Optimization-based Block Coordinate Gradient Coding

Existing gradient coding schemes introduce identical redundancy across the coordinates of gradients and hence cannot fully utilize the computation results from partial stragglers. This motivates the introduction of diverse redundancies across the coordinates of gradients. This paper considers a distributed computation system consisting of one master and $N$ workers characterized by a general partial straggler model and focuses on solving a general large-scale machine learning problem with $L$ model parameters. We show that it is sufficient to provide at most $N$ levels of redundancies for tolerating $0, 1,\cdots, N-1$ stragglers, respectively. Consequently, we propose an optimal block coordinate gradient coding scheme based on a stochastic optimization problem that optimizes the partition of the $L$ coordinates into $N$ blocks, each with identical redundancy, to minimize the expected overall runtime for collaboratively computing the gradient.

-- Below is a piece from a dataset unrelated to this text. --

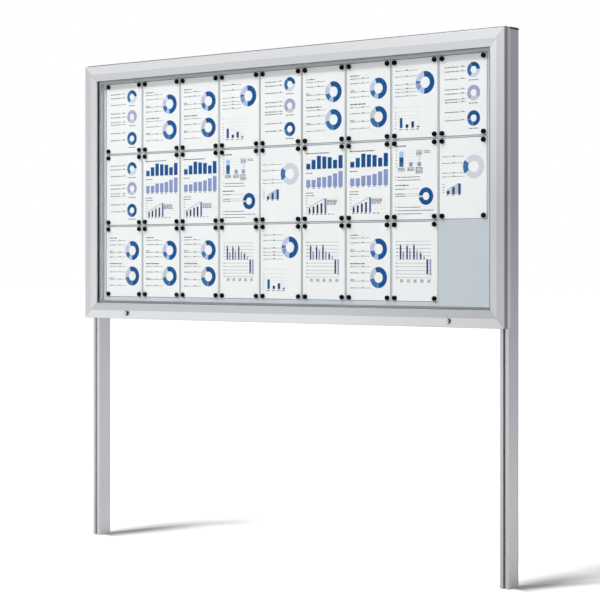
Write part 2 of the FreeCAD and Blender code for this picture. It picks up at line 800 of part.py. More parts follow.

We obtain an optimal solution using a stochastic projected subgradient method and propose two low-complexity approximate solutions with closed-from expressions, for the stochastic optimization problem. We also show that under a shifted-exponential distribution, for any $L$, the expected overall runtimes of the two approximate solutions and the minimum overall runtime have sub-linear multiplicative gaps in $N$. To the best of our knowledge, this is the first work that optimizes the redundancies of gradient coding introduced across the coordinates of gradients.